La reciente masacre de Charleston (en Carolina del Sur, Estados Unidos) me mueve a reflexionar sobre lo inexplicable y misterioso de la condición humana. Recordemos que Dylann Roof, un joven racista blanco de 21 años de edad asesinó a tiros a nueve personas negras que leían la Biblia en una iglesia metodista de esta ciudad. No le habían hecho nada malo. De hecho, el autor confeso del crimen manifestó que lo habían tratado tan bien que a punto estuvo de no matarlos. Lo más sobrecogedor es que los familiares de los fallecidos han perdonado a Roof. ¿Por qué este odio irracional? Es para mí incomprensible la idea de matar a alguien sólo por su color de piel. Como incomprensible me resulta que aún haya tantos americanos que luzcan orgullosos la bandera confederada, un símbolo del odio semejante a la esvástica nazi o a la bandera de la hoz y el martillo.
Creo que en alguna oportunidad he comentado que mi mujer es negra. Recuerdo que en cierta ocasión ella me pregunto: «¿Por qué me quieres si soy negra?». Y yo le respondí: «¿Y qué más da? Si esta noche sufrieras una metamorfosis y mañana despertaras siendo verde o azul, yo te querría igual». Ciertamente, nadie preguntaría a su pareja: «¿Por qué me quieres si mis ojos son marrones?». Para mí el color de la piel es como el color de los ojos o el color del pelo: una anécdota sin importancia. Admito abiertamente que hay gente con la que prefiero no tener trato. Pero es por sus ideas, por su cosmovisión, por su estilo de vida, que chocan directamente con los míos. Ahora bien, rechazar a una persona por su color de piel, por su etnia o por su lugar de nacimiento me parece simplemente un absurdo, un atentado contra la lógica, un despropósito, un disparate sin pies ni cabeza.
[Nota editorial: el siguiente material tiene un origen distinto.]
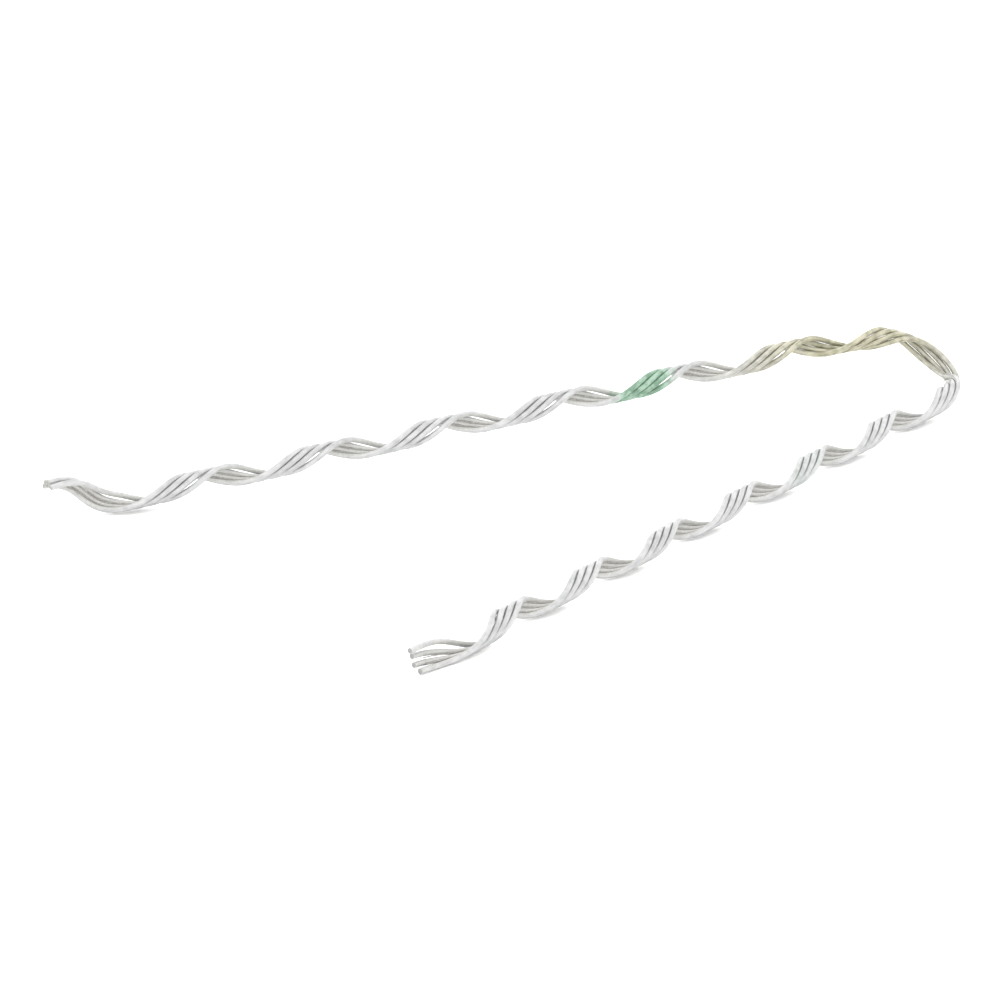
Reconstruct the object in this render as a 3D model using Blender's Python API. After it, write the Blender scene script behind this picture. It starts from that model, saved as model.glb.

Dice la Palabra de Dios: «Ya no hay judío ni griego; no hay esclavo ni libre; no hay hombre ni mujer, porque todos vosotros sois uno en Cristo Jesús» (Gálatas 3:28). Dios no hace distinciones. Hombre o mujer, blanco o negro, gitano o payo, nacional o extranjero, analfabeto o sabio, rico o pobre, emperador o esclavo. Todos somos iguales ante los ojos de Dios, por lo tanto todos seremos juzgados con el mismo rasero. Porque para Dios no hay acepción de personas (Romanos 2:11). Si el Todopoderoso, si el Omnipotente, si Aquel que es capaz de crear lo más grande -como las galaxias- y lo más diminuto -como el ADN-, no discrimina a un ser humano de otro ¿podremos nosotros contemplar por encima del hombro a otra persona? ¿Nos convierte en mejores el color de nuestro pelo? ¿Nos convierte en mejores el color de nuestra piel? Creo que nunca entenderé el absurdo del racismo.